Back in 2020, the approval of Eat Just’s cultivated chicken in Singapore was seen as a groundbreaking achievement. Since then, there have been other notable developments, including regulatory approvals in the US for cultivated chicken and beef, and the first European tasting of cultivated meat. Major food companies and investors, including Tyson, JBS, Cargill, Ashton Kutcher, and Leonardo DiCaprio, have also supported the industry. However, there have been setbacks, such as bans on cultivated meat in Italy, Hungary, Florida, and Alabama, and challenges faced by companies like Upside Foods and SciFi Foods.
Looking forward, Mellon identifies several promising signs within the sector. For instance, companies like Mosa Meat in the Netherlands have recently secured significant funding. Mellon believes that the downturn has filtered out less capable startups, leaving a smaller group of well-funded companies that are likely to emerge stronger and more competitive. He also notes that several companies are anticipating regulatory approvals in multiple markets within the next year.

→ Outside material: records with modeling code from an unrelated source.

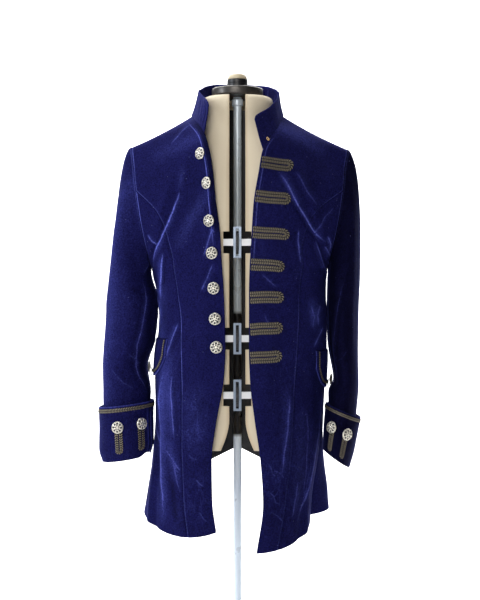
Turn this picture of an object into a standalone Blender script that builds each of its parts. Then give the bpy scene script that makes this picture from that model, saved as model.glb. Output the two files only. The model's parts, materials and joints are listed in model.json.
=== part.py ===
"""A velvet frock coat worn open on a split, adjustable dress form with a pole and a round base.

Metres, +Z up, the wearer's right at -X and the front at -Y. The origin is the centre of the
base's underside. Sizes in the tables are millimetres.
"""

import math
from collections import namedtuple

import bpy
import mathutils
import numpy as np

MM = 0.001

# Cloth and trim
WALL = 2.0  # velvet, interlining and lining together
SEAM = 0.3  # between pieces at a seam, and between a piece and what lies on it
BRAID = 1.8  # thickness of the braid
FRONT_BRAID = 10.4  # width of the braid on the fronts
CUFF_BRAID = 7.4  # width of the braid that hangs under the cuff buttons
FLAP_BRAID = 4.6  # width of the braid on the pocket flaps
BUTTON_RADIUS = 12.4
BUTTON_HEIGHT = 6.4
BUTTON_STAND = 0.9  # from the cloth to a button's shank
BRAID_GAP = 0.45  # from the cloth to the braid, which bridges the cloth's curve

# Pocket flaps
FLAP_WIDTH = 130.0
FLAP_END_DROP = 36.0
FLAP_POINT_DROP = 77.0
FLAP_TOP = {"right": 1020.0, "left": 996.0}
FLAP_MIDDLE = 10.0  # how far in front of the side seam a flap's middle lies
FLAP_BRAID_INSET = 9.0

# Dress form
SHELL = 4.0
SLOT = 17.0  # half the gap between the form's halves in front
BACK_SLOT = 8.0
NOTCH = 28.9  # half the gap at an adjuster
NOTCH_HEIGHT = 44.0
ADJUSTER_HEIGHTS = (1216.0, 1022.0, 908.0)
POLE_RADIUS = 8.6
BASE_RADIUS = 215.0
BASE_HEIGHT = 26.0
CAP_BOTTOM = 1525.6
CAP_TOP = 1543.5
CAP_HALF_WIDTH = 54.0
CAP_HALF_DEPTH = 46.0
RING_RADIUS = 22.0
RING_HEIGHT = 18.0
KNOB_RADIUS = 21.0
SLOT_FLARE, SLOT_FLARE_TOP = 17.0, 856.0  # the slot widens below this height
ADJUSTER_BAR = 14.0
ADJUSTER_FRAME = (16.5, 63.0)
WHEEL_RADIUS = 23.5
WHEEL_WIDTH = 5.0
INNER_HALF_WIDTH, INNER_BOTTOM, INNER_TOP = 56.0, 764.0, 1500.0

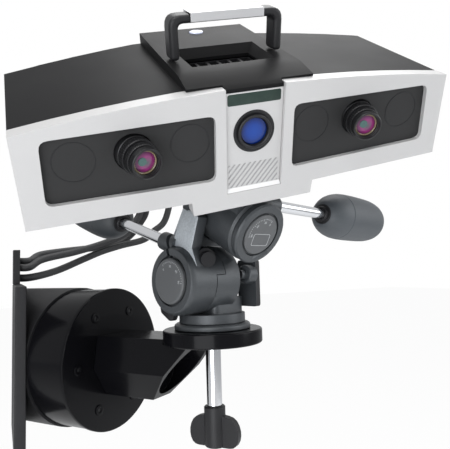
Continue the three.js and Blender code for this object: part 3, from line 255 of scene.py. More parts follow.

Roberts calls for greater support from both the food industry and public sector to help European startups overcome these challenges. He believes that while the European sector possesses the necessary skills to thrive, its future success will depend on whether national governments and the EU develop comprehensive strategies to support the growth and commercialization of cultivated meat. Such strategies are essential to making cultivated meat affordable and accessible, maximizing its potential to enhance food security and contribute to sustainable food systems.